Canada converted to the metric system in the 1970s with the main argument being that the United States, Canada's largest trading partner, would convert shortly. Forty years later, the United States still has not converted to metric, leading me to wonder what all the fuss was about in the 70s.

If I ask my son what Fahrenheit means, he will give me "the look" that, roughly translated, means he is talking to a dinosaur. (In fact, when my son was very young, he once asked my wife if she was alive when dinosaurs roamed the earth. Her reply: "Some days it feels like it.")

This dinosaur prefers the old days of Fahrenheit, gallons and miles. My head has never quite made the conversion. My wife read somewhere that you can convert Celsius to Fahrenheit by multiplying the Celsius number by 9/5ths and adding 32 degrees. This is a bit too complicated for me to bother with. I enjoy listening to the odd weather forecast from Detroit that still provides temperatures in Fahrenheit. For me, 101 degrees is HOT and -10 is COLD.

And some of the metric measurements have never really caught on in Canada. Most people still prefer to give height in feet and inches rather than metres and centimetres, and weight in pounds rather than kilograms (although it does sound like you weigh less in the metric system because one kilogram is equal to 2.2 pounds).

You can see my problem here. Old ways of thinking die hard--

Monday, 8 December 2014

Support Your Volunteer Firefighters

I'm currently working on a new crime fiction series set in eastern Ontario, and one of the great things that comes from writing about your own region is that inevitably you begin to look more closely at things you've taken for granted in the past. The manuscript I'm presently working on includes a response to a fire by the Rideau Lakes Fire Department in Leeds County, Ontario, and in order to put the characters to work in my story I needed to do some research on the Rideau Lakes fire stations in particular and rural volunteer firefighting in general.

A revelation, to be sure.

This past weekend I was signing books at the annual Westport Christmas Farmers' Market craft show at Rideau Vista Public School in Westport, Ontario. As I chatted with two of the women with tables next to mine, I discovered quite by accident that both their husbands are volunteer firefighters with the Westport station of the Rideau Lakes Fire Department. Never being one to miss a chance, I began asking questions--after explaining, of course, the reason for my burning (!) curiosity. Needless to say, I discovered that while my research had been pretty solid in terms of training requirements, compensation, and equipment, what was missing was the human factor.

They described to me the remarkable commitment involved in becoming volunteer firefighters. I knew an investment of at least 100 hours in training was necessary in many cases before volunteers would be allowed to perform tasks required of rural firefighters, but when the women talked about entire weekends devoted to long training sessions, I could see the commitment was actually one shared by the family as a whole.
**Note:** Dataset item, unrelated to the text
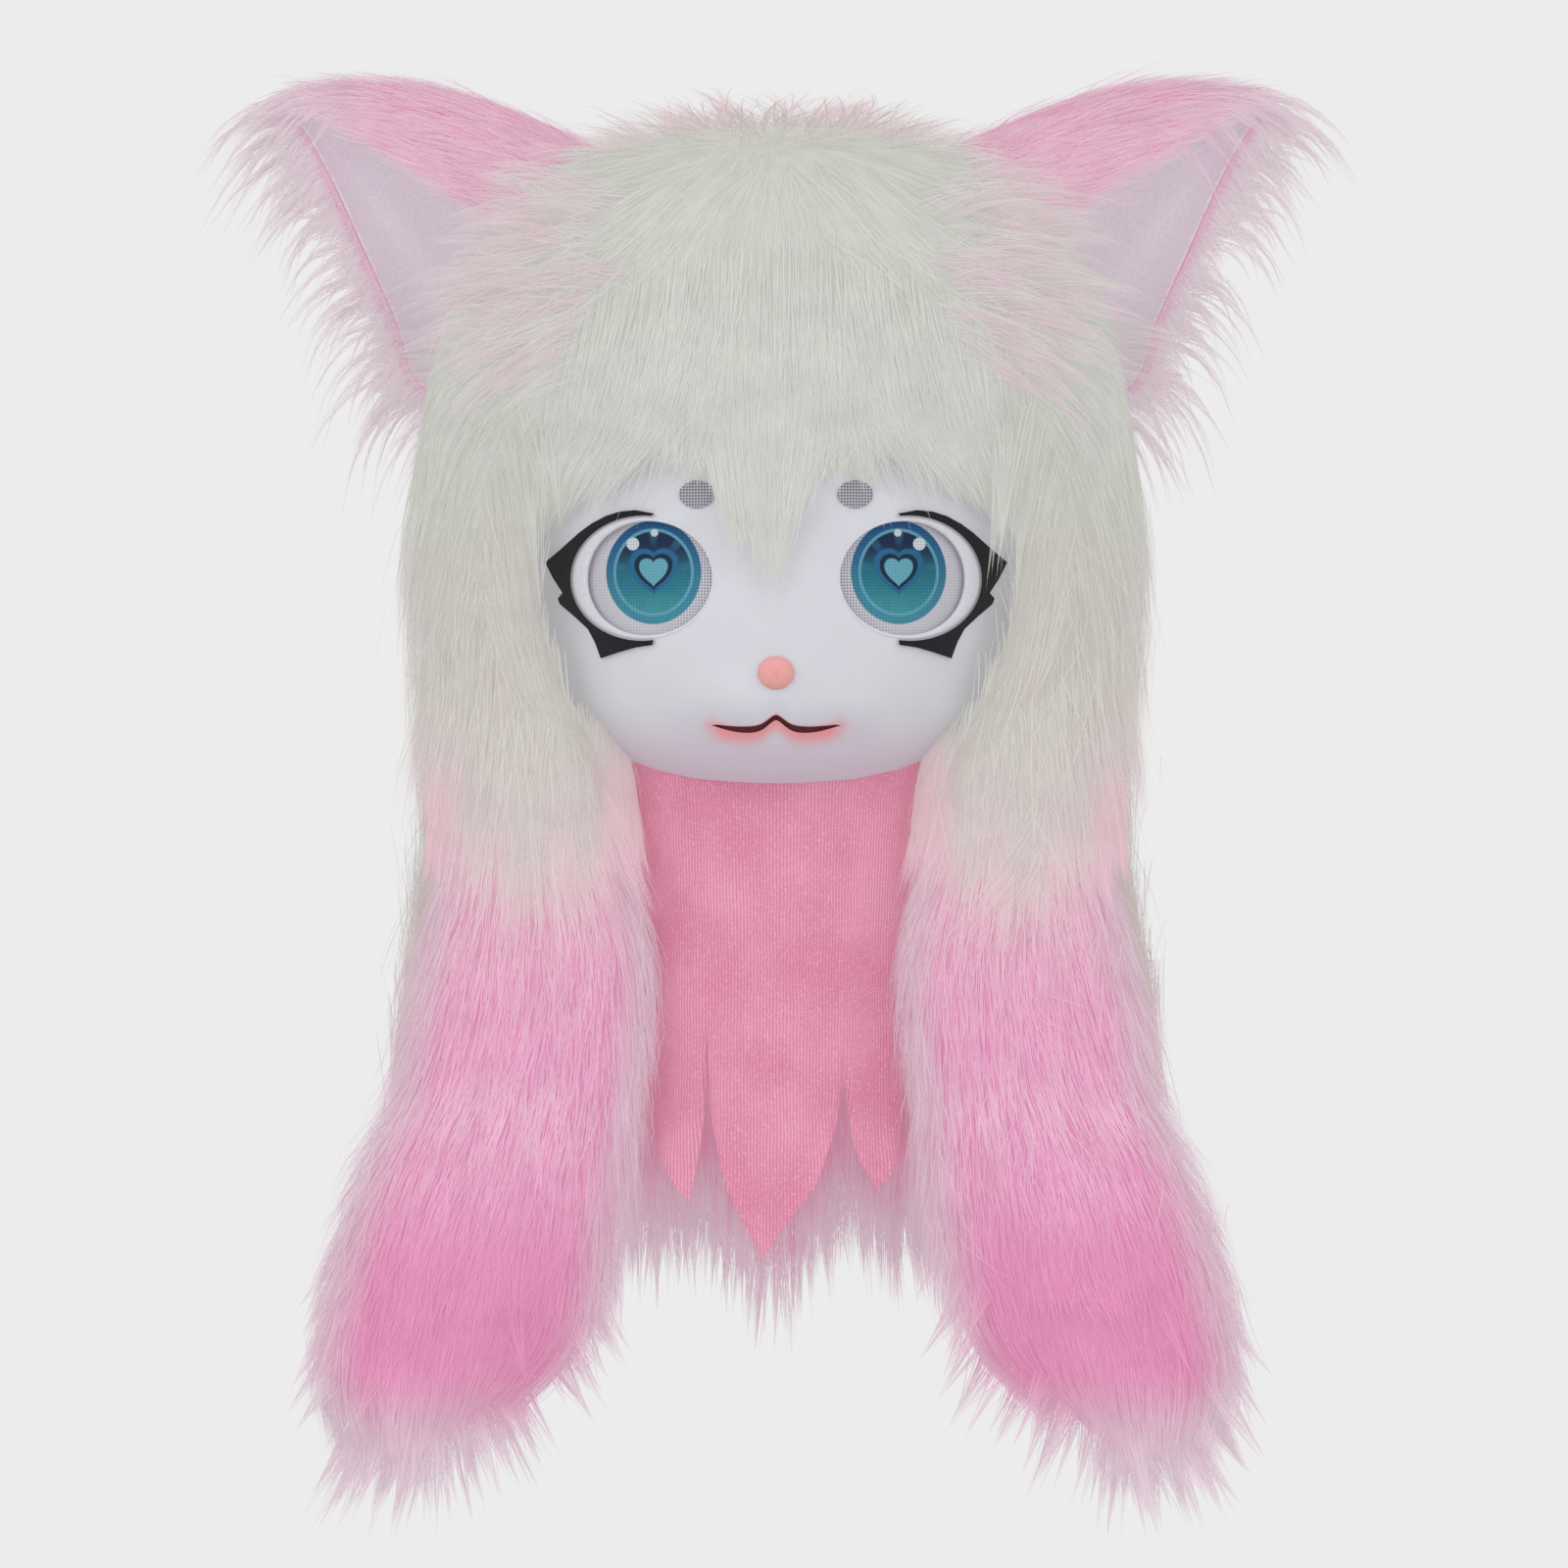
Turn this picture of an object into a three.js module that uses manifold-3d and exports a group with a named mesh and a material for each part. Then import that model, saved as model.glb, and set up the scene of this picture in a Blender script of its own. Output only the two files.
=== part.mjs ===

They mentioned the ubiquitous pager, the 24/7-365 availability, Christmas dinners interrupted, late night calls, and how firefighting could take top priority in their lives without notice. They also stressed the inevitable risks their husbands face when responding to calls, and I could see it was a constant concern for them.

And of course we must always remember that rural volunteer firefighters, unlike professionals, also have day jobs. They are farmers, plumbers, auto mechanics or store clerks who sacrifice their off-hours to respond when their neighbours are in crisis and dial 9-1-1. They must not only be committed, prepared and dedicated, but tireless as well.

As with most research, only a fraction of what I've learned about volunteer firefighters will actually make it into the manuscript, as the characters in this case are minor and only appear in one chapter. Nevertheless, I've learned things that make me much more appreciative of the individuals who commit themselves to a second career as a volunteer firefighter, and I'm thankful their counterparts are standing by to respond here in rural Grenville County, should I ever need them at my home.

Take some time to learn more about volunteer firefighters in your region, and support them wholeheartedly whenever you have the opportunity!

Monday, 1 December 2014

The Home Child

I'm very pleased to announce that our imprint, The Plaid Raccoon Press, has launched a new publication by debut author Lynn L. Clark entitled The Home Child.

Set in Grenville County in eastern Ontario, The Home Child tells the story of Jake Hall, a transplanted city dweller trying to adjust to the realities of country life. He knows it isn't going to be an easy transition. He's prepared for major renovations to the old farm house he's bought, but what he hasn't counted on is finding a former resident still inhabiting the house in spirit form!

Set against the backdrop of a rural town in transition, this story combines historical detail and the supernatural in the poignant tale of the spirit of a  home child wanting simply to be reunited with the family he lost so many years ago.

Now that Lynn has published her first novel of the supernatural, she has agreed to assume full editorial control of our sister blog, Behind the Walls of Nightmare, which will continue to focus on the horror genre, including topics related to my supernatural thriller, The Ghost Man. Meanwhile, I'll be managing The Overnight Bestseller right here.

Lynn is already busy at work on her next supernatural novel, so be sure to follow Behind the Walls of Nightmare for all the latest news on The Home Child and updates on what's coming next.

Congratulations, Lynn! As the raccoon would say, pass the rainbow trout and let's celebrate!